La Guinée a atteint son initiative PPTE. A l’instar de certains pays de la sous-région, envisagez-vous une sortie sur le marché international de la dette ?
L’émission des titres d’Etat relève du Ministère d’Etat chargé de l’Economie et des Finances, à travers le Trésor public. Autrement dit, l’initiative d’intervenir sur le marché international de la dette revient au Trésor. Ceci dit, en tant que Banquier et Conseiller financier de l’Etat, la Banque Centrale contribue à la création des conditions macroéconomiques nécessaires à cette sortie sur le marché international. Elle apportera, le moment venu et en tant de besoin, toute son expertise à l’Etat pour ces opérations.
La zone CFA a relevé les standards minimaux en termes de constitution d’une banque. Quid de la Guinée ? D’une manière générale quel est l’état du secteur bancaire ?
Comme la zone franc, la Banque Centrale de la République de Guinée a pris plusieurs mesures pour être en phase avec les standards internationaux et renforcer la solidité financière des banques. Elle a relevé le niveau du capital minimum des banques qui passe de GNF 50 milliards à GNF 100 milliards selon un calendrier en trois étapes : GNF 65 milliards au 30 juin 2014, GNF 80 milliards au 30 juin 2015 et GNF 100 milliards au 30 juin 2016. Elle a élaboré une nouvelle Loi bancaire qui a été promulguée en novembre 2013. Cette Loi renforce les missions de réglementation et de supervision du secteur financier par la Banque Centrale, et s’emploie à assainir les relations entre les banques et leur clientèle, notamment en matière de protection des déposants. Elle prévoit également un ensemble plus complet d’outils de prévention et de résolution de crises. Elle traite aussi de la mise en place du fonds de garantie des dépôts de la clientèle des établissements de crédit, ainsi que des échanges d’informations avec les Autorités de supervision étrangères.
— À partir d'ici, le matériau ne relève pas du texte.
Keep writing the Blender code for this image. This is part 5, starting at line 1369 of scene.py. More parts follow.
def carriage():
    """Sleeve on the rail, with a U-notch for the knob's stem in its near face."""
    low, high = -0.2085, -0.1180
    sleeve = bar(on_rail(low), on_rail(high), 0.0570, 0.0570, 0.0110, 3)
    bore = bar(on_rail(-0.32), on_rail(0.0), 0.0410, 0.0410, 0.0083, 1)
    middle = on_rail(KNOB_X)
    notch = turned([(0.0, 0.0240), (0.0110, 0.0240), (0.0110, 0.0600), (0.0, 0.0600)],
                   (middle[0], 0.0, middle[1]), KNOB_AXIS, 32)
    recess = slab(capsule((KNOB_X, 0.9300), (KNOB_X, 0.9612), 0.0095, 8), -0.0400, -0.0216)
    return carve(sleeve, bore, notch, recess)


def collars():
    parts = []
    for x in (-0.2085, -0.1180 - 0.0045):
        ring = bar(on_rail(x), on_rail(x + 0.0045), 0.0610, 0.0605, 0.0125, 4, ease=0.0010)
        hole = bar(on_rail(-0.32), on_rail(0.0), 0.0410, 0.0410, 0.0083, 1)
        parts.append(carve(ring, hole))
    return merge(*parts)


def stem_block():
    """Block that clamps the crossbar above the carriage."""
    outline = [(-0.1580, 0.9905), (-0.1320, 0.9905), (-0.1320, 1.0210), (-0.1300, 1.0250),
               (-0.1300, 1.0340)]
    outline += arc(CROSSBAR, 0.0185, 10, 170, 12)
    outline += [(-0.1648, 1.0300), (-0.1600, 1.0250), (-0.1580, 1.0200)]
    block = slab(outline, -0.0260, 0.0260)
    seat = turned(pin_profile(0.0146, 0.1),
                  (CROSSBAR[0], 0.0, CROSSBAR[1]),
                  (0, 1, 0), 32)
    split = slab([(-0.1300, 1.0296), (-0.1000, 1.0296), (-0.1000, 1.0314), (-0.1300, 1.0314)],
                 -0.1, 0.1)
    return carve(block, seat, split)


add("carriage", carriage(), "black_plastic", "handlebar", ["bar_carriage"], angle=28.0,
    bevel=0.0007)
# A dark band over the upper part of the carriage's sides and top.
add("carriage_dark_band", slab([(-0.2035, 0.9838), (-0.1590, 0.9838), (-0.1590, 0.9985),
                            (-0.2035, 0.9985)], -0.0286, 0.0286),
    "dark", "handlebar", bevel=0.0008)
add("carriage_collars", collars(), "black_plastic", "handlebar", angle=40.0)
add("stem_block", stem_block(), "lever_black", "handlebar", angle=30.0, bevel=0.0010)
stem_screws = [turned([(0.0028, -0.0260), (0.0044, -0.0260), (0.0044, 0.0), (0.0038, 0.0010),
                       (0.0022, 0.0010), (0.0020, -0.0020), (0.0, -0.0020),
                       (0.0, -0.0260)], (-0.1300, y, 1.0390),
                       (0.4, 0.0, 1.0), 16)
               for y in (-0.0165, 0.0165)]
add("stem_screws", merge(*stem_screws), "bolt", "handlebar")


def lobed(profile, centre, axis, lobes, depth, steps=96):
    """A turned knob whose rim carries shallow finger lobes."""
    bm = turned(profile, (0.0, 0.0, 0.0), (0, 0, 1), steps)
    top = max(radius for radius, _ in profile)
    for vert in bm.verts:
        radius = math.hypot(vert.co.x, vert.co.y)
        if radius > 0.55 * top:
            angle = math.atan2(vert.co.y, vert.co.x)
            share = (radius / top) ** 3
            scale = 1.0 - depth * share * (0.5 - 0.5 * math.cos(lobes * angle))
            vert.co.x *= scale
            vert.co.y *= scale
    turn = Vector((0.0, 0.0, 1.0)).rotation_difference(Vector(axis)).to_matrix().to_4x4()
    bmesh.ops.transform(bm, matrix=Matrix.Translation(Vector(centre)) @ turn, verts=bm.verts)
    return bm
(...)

S’agissant de l’état du secteur bancaire, selon les résultats des contrôles sur place et sur pièces effectués par la Banque Centrale, il se porte bien. Comme vous le constatez, le nombre d’Institutions bancaires est en nette progression avec la présence des banques appartenant à des grands groupes solides. Le taux de couverture nationale continue de s’améliorer. La rentabilité des banques est nettement supérieure à la norme minimale et à celle enregistrée dans la plupart des pays de la sous-région. De nouveaux produits et services sont aujourd’hui offerts par le secteur.
Quelles sont les réformes que vous comptez mener à terme pour améliorer le taux de la bancarisation en Guinée ?
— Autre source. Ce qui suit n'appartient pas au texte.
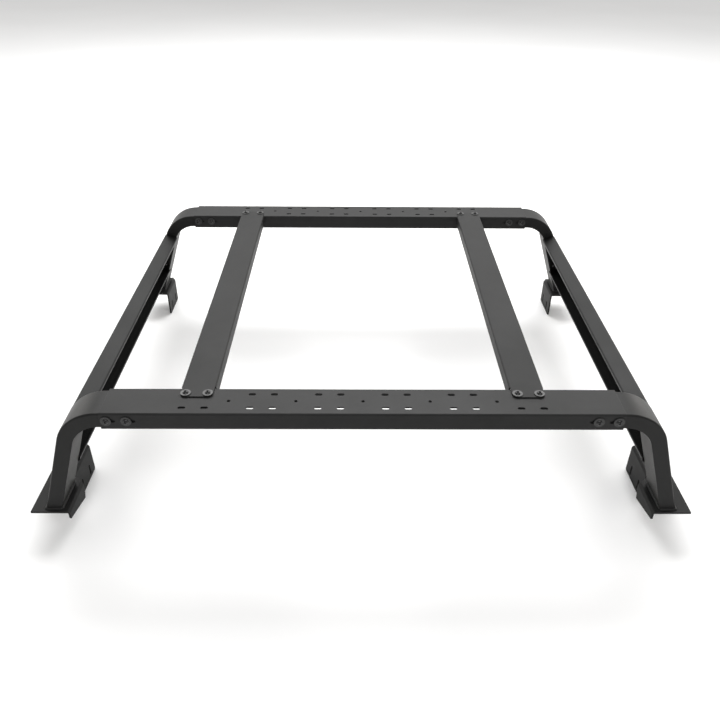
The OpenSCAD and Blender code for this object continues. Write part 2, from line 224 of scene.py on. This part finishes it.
def weld_metal(name):
    """Weld under powder coat: glossier, lumpy and mottled."""
    g = Graph(name)
    lump = g.noise(300.0, 3.0, 0.6)
    color = g.mix(g.span(lump, 0.35, 0.65), rgb(0.01, 0.01, 0.01), rgb(0.016, 0.016, 0.0157))
    gloss = g.span(lump, 0.3, 0.7, 0.38, 0.52)
    normal = g.bump(lump, 0.6, 0.3 * MM)
    return g.finish(color, gloss, normal, specular=WELD_SPECULAR)


# ---- Materials on the CAD nodes ----

COATS = {
    "beam_coating": powder_coat("beam_coating", rgb(0.012, 0.012, 0.0121), rgb(0.02, 0.02, 0.0198), 0.47),
    "bar_coating": powder_coat("bar_coating", rgb(0.0095, 0.0095, 0.0094), rgb(0.0145, 0.0145, 0.0142),
                               0.5, shift=(3, 1, 0)),
    "upright_coating": powder_coat("upright_coating", rgb(0.009, 0.009, 0.009), rgb(0.014, 0.014, 0.0137),
                                   0.45, shift=(0, 5, 2)),
    # The closing strips get a lighter copy of the black coat: painted light standing in for the floor
    # reflection they catch at a grazing angle.
    "strip_coating": powder_coat("strip_coating", rgb(0.021, 0.0208, 0.0198), rgb(0.03, 0.0297, 0.0284),
                                 0.47, shift=(1, 7, 4)),
    # The rail and bracket coats carry painted shade in their hollows and channels.
    "rail_coating": powder_coat("rail_coating", rgb(0.009, 0.009, 0.0089), rgb(0.014, 0.014, 0.0137),
                                0.5, shift=(6, 2, 1), paint_hollow_shade=True),
    "foot_coating": powder_coat("foot_coating", rgb(0.0075, 0.0075, 0.0074), rgb(0.012, 0.012, 0.0117),
                                0.54, peel=0.7, shift=(2, 8, 3)),
    "bracket_coating": powder_coat("bracket_coating", rgb(0.009, 0.009, 0.009), rgb(0.014, 0.014, 0.014),
                                   0.5, shift=(4, 4, 4), paint_hollow_shade=True),
    "black_bolts": black_steel("black_bolts", rgb(0.012, 0.012, 0.0125), rgb(0.022, 0.022, 0.022), 0.14, 0.3),
    "black_washers": black_steel("black_washers", rgb(0.022, 0.022, 0.022), rgb(0.036, 0.036, 0.0355),
                                 0.36, 0.35),
    "zinc_nuts": zinc("zinc_nuts"),
}
WELD = weld_metal("foot_welds")

for part in frame["record"]["subparts"]:
    mesh = NODES[part["node"]].data
    mesh.materials.clear()
    mesh.materials.append(COATS[part["material_slot"]])


# ---- Weld beads round the feet of the legs ----

# Lengths in mm and angles in degrees, as part.scad builds the legs.
LEG_INNER_X = 731.95
LEG_OUTER_X = 770.66
LEG_HALF_Y = 45.45
LEG_CORNER = 3.0
LEG_TILT = 18.569
PLATE_Z = 86.0
BEAM_Y = 562.5

LEG_MIDDLE_X = (LEG_INNER_X + LEG_OUTER_X) / 2
LEG_LEAN = math.tan(math.radians(LEG_TILT))

# The bead: its size, how far its root sinks into the leg and the plate, and the steps it is built in.
BEAD = 4.6
SINK_IN_LEG = 0.4
SINK_IN_PLATE = 0.2
STEP_ALONG = 1.2
CORNER_STEPS = 6
BEAD_ARCS = 8
BEAD_HOLLOW = 0.16

# Height, radians per mm and share of the seed of the fine ripples and of the slow swell.
RIPPLES = ((0.06, 2.1, 1), (0.05, 0.37, 2))


def leg_outline():
    """Points and outward normals round a leg's foot, as offsets from its middle, in mm."""
    half_x = (LEG_OUTER_X - LEG_INNER_X) / 2 - LEG_CORNER
    half_y = LEG_HALF_Y - LEG_CORNER
    found = []
    for k, (sx, sy) in enumerate(((1, 1), (-1, 1), (-1, -1), (1, -1))):
        for i in range(CORNER_STEPS + 1):
            turn = math.radians(90 * k + 90 / CORNER_STEPS * i)
            normal = (math.cos(turn), math.sin(turn))
            x = sx * half_x + LEG_CORNER * normal[0]
            y = sy * half_y + LEG_CORNER * normal[1]
            found.append((x, y, normal))
        side = 2 * (half_y if k % 2 else half_x)
        count = int(side / STEP_ALONG)
        for i in range(1, count):
            along = side * i / count
            found.append((x - normal[1] * along, y + normal[0] * along, normal))
    return found


def weld_bead(name, side, middle_y, body, seed):
    """Fillet bead with overlapping ripples, swept round the foot of one leg."""
    rows = []
    faces = []
    outline = leg_outline()
    run = 0.0
    for i, (x, y, normal) in enumerate(outline):
        before = outline[i - 1]
        run += math.hypot(x - before[0], y - before[1]) if i else 0.0
        ripple = 1 + sum(high * math.sin(run * rate + share * seed) for high, rate, share in RIPPLES)
        for j in range(BEAD_ARCS + 1):
            turn = math.radians(90 * j / BEAD_ARCS)
            size = BEAD * ripple * (1 - BEAD_HOLLOW * math.sin(2 * turn))
            out = size * math.sin(turn)
            up = size * math.cos(turn)
            px = LEG_MIDDLE_X + x + normal[0] * out - LEG_LEAN * up
            py = middle_y + y + normal[1] * out
            rows.append((side * px * MM, py * MM, (PLATE_Z + up) * MM))
        px = LEG_MIDDLE_X + x - normal[0] * SINK_IN_LEG
        py = middle_y + y - normal[1] * SINK_IN_LEG
        rows.append((side * px * MM, py * MM, (PLATE_Z - SINK_IN_PLATE) * MM))
    ring = BEAD_ARCS + 2
    for i in range(len(outline)):
        a = i * ring
        b = (i + 1) % len(outline) * ring
        for j in range(ring):
            k = (j + 1) % ring
            quad = (a + j, b + j, b + k, a + k)
            faces.append(quad if side > 0 else quad[::-1])
    mesh = bpy.data.meshes.new(name)
    mesh.from_pydata(rows, [], faces)
    mesh.update()
    for face in mesh.polygons:
        face.use_smooth = True
    mesh.materials.append(WELD)
    made = bpy.data.objects.new(name, mesh)
    bpy.context.scene.collection.objects.link(made)
    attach(made, body)


for end, middle_y in (("front", -BEAM_Y), ("rear", BEAM_Y)):
    for word, side in (("left", -1), ("right", 1)):
        weld_bead(end + "_" + word + "_foot_weld", side, middle_y, word + "_side", middle_y + side)


# ---- Floor, light and camera, in metres, watts and degrees ----

FLOOR_HALF = 30.0
FLOOR_DROP = 0.4 * MM
WHITE = (1, 1, 1)
WARM = (1.0, 0.97, 0.92)
SIDE_AIM = (0, 0.2, 0.3)
SKY_COLOR = (1.0, 0.995, 0.985, 1.0)
SKY_FROM = -0.25
SKY_TO = 0.55
SKY_NEAR = 0.36
SKY_FAR = 1.15
CAMERA_PLACE = (-0.01968, -1.85027, 1.35795)
YAW = math.radians(0.536)
PITCH = math.radians(33.82)
ROLL = math.radians(-0.468)
SENSOR_MM = 36.0
LENS_MM = 35.5425
CLIP_END = 200.0


def floor():
    """Matt white floor, a hair under the feet."""
    g = Graph("floor")
    cloud = g.noise(0.8, 3.0, 0.5)
    color = g.mix(g.span(cloud, 0.3, 0.7), rgb(0.9, 0.9, 0.9), rgb(0.93, 0.93, 0.93))
    normal = g.bump(g.noise(60.0), 0.02, 0.2 * MM)
    material = g.finish(color, g.span(cloud, 0.3, 0.7, 0.8, 0.9), normal, specular=0.1)
    mesh = bpy.data.meshes.new("floor")
    corners = [(sx * FLOOR_HALF, sy * FLOOR_HALF, 0) for sx, sy in ((-1, -1), (1, -1), (1, 1), (-1, 1))]
    mesh.from_pydata(corners, [], [(0, 1, 2, 3)])
    made = bpy.data.objects.new("floor", mesh)
    bpy.context.scene.collection.objects.link(made)
    made.location.z = -FLOOR_DROP
    mesh.materials.append(material)


def area_light(name, place, aim, wide, high, power, color=WHITE):
    """A rectangular light at place, facing aim."""
    data = bpy.data.lights.new(name, "AREA")
    data.shape = "RECTANGLE"
    data.size = wide
    data.size_y = high
    data.energy = power
    data.color = color
    made = bpy.data.objects.new(name, data)
    bpy.context.scene.collection.objects.link(made)
    made.location = place
    made.rotation_euler = (Vector(aim) - Vector(place)).to_track_quat("-Z", "Y").to_euler()


def sky():
    """White studio walls: bright behind the rack, dimmer on the camera's side."""
    world = bpy.data.worlds.new("studio")
    world.use_nodes = True
    tree = world.node_tree
    coord = tree.nodes.new("ShaderNodeTexCoord")
    split = tree.nodes.new("ShaderNodeSeparateXYZ")
    tree.links.new(coord.outputs["Generated"], split.inputs[0])
    walls = tree.nodes.new("ShaderNodeMapRange")
    walls.inputs["From Min"].default_value = SKY_FROM
    walls.inputs["From Max"].default_value = SKY_TO
    walls.inputs["To Min"].default_value = SKY_NEAR
    walls.inputs["To Max"].default_value = SKY_FAR
    tree.links.new(split.outputs["Y"], walls.inputs["Value"])
    background = tree.nodes["Background"]
    background.inputs["Color"].default_value = SKY_COLOR
    tree.links.new(walls.outputs["Result"], background.inputs["Strength"])
    return world


def studio():
    """A big panel behind the rack, one on each side and a soft fill in front."""
    scene = bpy.context.scene
    scene.view_settings.view_transform = "Standard"
    scene.world = sky()
    area_light("rear_panel", (0, 3.6, 4.6), (0, 0.0, 0.2), 6.0, 2.6, 335)
    area_light("left_panel", (-4.2, 2.6, 1.5), SIDE_AIM, 3.0, 2.0, 40, WARM)
    area_light("right_panel", (4.2, 2.6, 1.5), SIDE_AIM, 3.0, 2.0, 55, WARM)
    area_light("front_fill", (0.3, -3.4, 3.8), (0, -2.8, 0.0), 4.5, 2.0, 80)


def camera():
    """The photographed viewpoint: a little left of the middle, looking down over the front crossbeam."""
    forward = Vector((math.sin(YAW) * math.cos(PITCH), math.cos(YAW) * math.cos(PITCH), -math.sin(PITCH)))
    level = Vector((math.cos(YAW), -math.sin(YAW), 0))
    down = forward.cross(level)
    right = math.cos(ROLL) * level + math.sin(ROLL) * down
    under = -math.sin(ROLL) * level + math.cos(ROLL) * down
    data = bpy.data.cameras.new("camera")
    data.sensor_width = SENSOR_MM
    data.lens = LENS_MM
    data.clip_end = CLIP_END
    made = bpy.data.objects.new("camera", data)
    bpy.context.scene.collection.objects.link(made)
    turn = Matrix((right, -under, -forward)).transposed().to_4x4()
    made.matrix_world = Matrix.Translation(CAMERA_PLACE) @ turn
    bpy.context.scene.camera = made


floor()
studio()
camera()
Pour renforcer le processus de bancarisation du pays, la Banque Centrale continuera à construire des Agences à l’intérieur du pays. A Mamou, elle profitera de la célébration de la fête nationale de l’indépendance, le 02 octobre prochain, pour démarrer les travaux de construction d’une nouvelle agence. Une autre sera construite par la suite à Faranah. Ces actions visent à appuyer et à encourager les banques commerciales à s’implanter à l’intérieur du pays. Des mesures sont en train d’être prises à ce niveau pour faire en sorte que les villages les plus reculés puissent avoir accès aux services financiers. Je pense notamment aux facilités de création des agences de banques commerciales et d’institutions de micro finances, ainsi qu’aux possibilités offertes par les services financiers mobiles et les sociétés monétiques agréées qui sont en train de se développer, de sorte que tous les citoyens aient la possibilité de procéder à une opération de retrait, de dépôt ou de transfert dans une banque ou dans une institution de micro finance. Les sociétés monétiques agréées par la Banque Centrale en 2011 et 2012 seront opérationnelles au dernier trimestre 2014 et favoriseront l’accès des populations aux services financiers, surtout en milieu rural.
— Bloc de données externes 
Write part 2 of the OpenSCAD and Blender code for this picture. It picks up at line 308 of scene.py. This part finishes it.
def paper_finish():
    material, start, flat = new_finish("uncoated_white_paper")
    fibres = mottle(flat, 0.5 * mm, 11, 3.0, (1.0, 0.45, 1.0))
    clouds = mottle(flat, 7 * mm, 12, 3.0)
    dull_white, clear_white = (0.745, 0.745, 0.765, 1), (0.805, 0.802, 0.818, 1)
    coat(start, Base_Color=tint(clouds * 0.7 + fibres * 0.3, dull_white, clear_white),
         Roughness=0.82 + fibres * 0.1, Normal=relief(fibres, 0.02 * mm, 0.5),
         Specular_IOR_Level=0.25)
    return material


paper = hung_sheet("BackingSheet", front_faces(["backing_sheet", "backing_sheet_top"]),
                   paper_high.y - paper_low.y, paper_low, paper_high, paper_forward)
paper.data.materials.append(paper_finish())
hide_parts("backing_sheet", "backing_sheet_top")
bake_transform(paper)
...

Monsieur le Gouverneur, récemment la presse sénégalaise a fait état de l’interception de vingt (20) millions de dollars ayant transité à Dakar pour Doubaï. De quoi s’agit-il ? Quel est l’objet de ce mouvement de fonds ?
Effectivement, le 08 août 2014, au cours d’une opération habituelle de transfert d’encaisse en devises de la Banque Centrale de la République de Guinée (BCRG) vers un de ses correspondants pour être positionné sur ses comptes à l’étranger, un incident s’est produit à l’aéroport de Dakar, au Sénégal.
L’incident fait suite à une mauvaise lecture des documents d’expédition par le douanier en poste à l’aéroport. Après vérifications, le colis a été acheminé comme prévu par le vol Emirates du 09 août 2014.
A notre grande surprise, le 23 août 2014, soit plus de deux semaines après les faits, un journal sénégalais, le Quotidien, a publié un article calomnieux sur l’opération.
Comme je l’ai indiqué tantôt, il s’agissait d’une opération de routine d’une banque centrale comme la BCRG. En effet, lorsque les banques commerciales reçoivent de leur clientèle des devises en espèce, elles les déposent auprès de leur banque centrale. Celle-ci à son tour expédie ces billets à ses correspondants à l’étranger afin d’alimenter les comptes qu’elle détient auprès desdits correspondants.